When you look state-by-state and election by election there are very clear patterns. One of most important of those patterns was a repudiation of the leadership currently in Washington; most particularly as the New York Times put in its headlined yesterday, it put the President of the United States, Barack Obama, significantly on the defensive. That’s what made us so interested in what President Obama had to say in a very important press conference held yesterday at the White House. And it wasn’t just what the President said, it was the way he said it.

Now in looking at the leadership challenge the President faced yesterday, you can imagine that he had several different avenues he could’ve taken in terms of response. He could’ve come out being defiant, saying that he is absolutely not going to compromise in any way with the new Republican majority in both houses of Congress, or he could’ve come out in a much more conciliatory fashion speaking of the message that voters clearly set on Tuesday and making very clear how he intended to incorporate that message into his own presidential administration; now facing the last two years of his term in office. But President Obama actually took neither of those avenues; instead what he did yesterday appeared to be rather in keeping with his personality and his persona in the previous six years in office. Now one thing to note as Christians think about this is that the leadership challenge, as evidence now by President Obama, is one for which we all need to learn and this means that sometimes we also need to learn from people with whom he may be in deep political disagreement about any number of issues.

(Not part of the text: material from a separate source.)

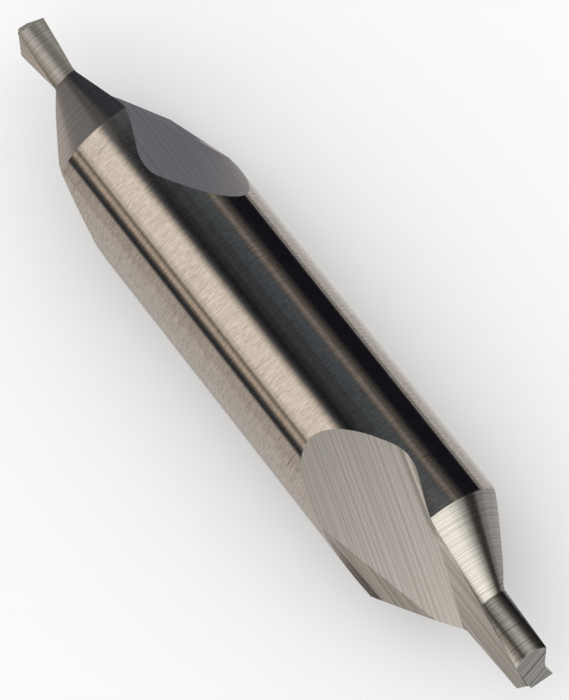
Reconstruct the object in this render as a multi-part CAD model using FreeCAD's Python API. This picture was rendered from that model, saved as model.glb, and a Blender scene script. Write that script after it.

Yesterday as I was watching President Obama as I was standing in an airport waiting to board an airplane, what immediately came to my mind was the dramatic contrast between the way President Obama handled this situation and how former President Bill Clinton handled virtually the very same situation during his own administration. Bill Clinton came out and faced a similar set of political circumstances but he didn’t come out as did President Obama. President Clinton came out with a sober look on his face only to break out into a smile and make very clear that he had learned the message that the American people intended to send; and furthermore he intended, in the words that he often said during his administration, to do business – to do big business for the American people. In contrast yesterday President Obama never seemed actually to get to a smile. That too was a failure of leadership. He didn’t respond with any kind of warmth, not only to the new political situation but even to the American people. And when it came to what President Clinton would’ve called ‘big business’ – big business to be done in terms of the political system –  President Obama seemed intentionally to downplay the opportunity for some kind of combined and cooperative effort with the new Republican leadership in Congress.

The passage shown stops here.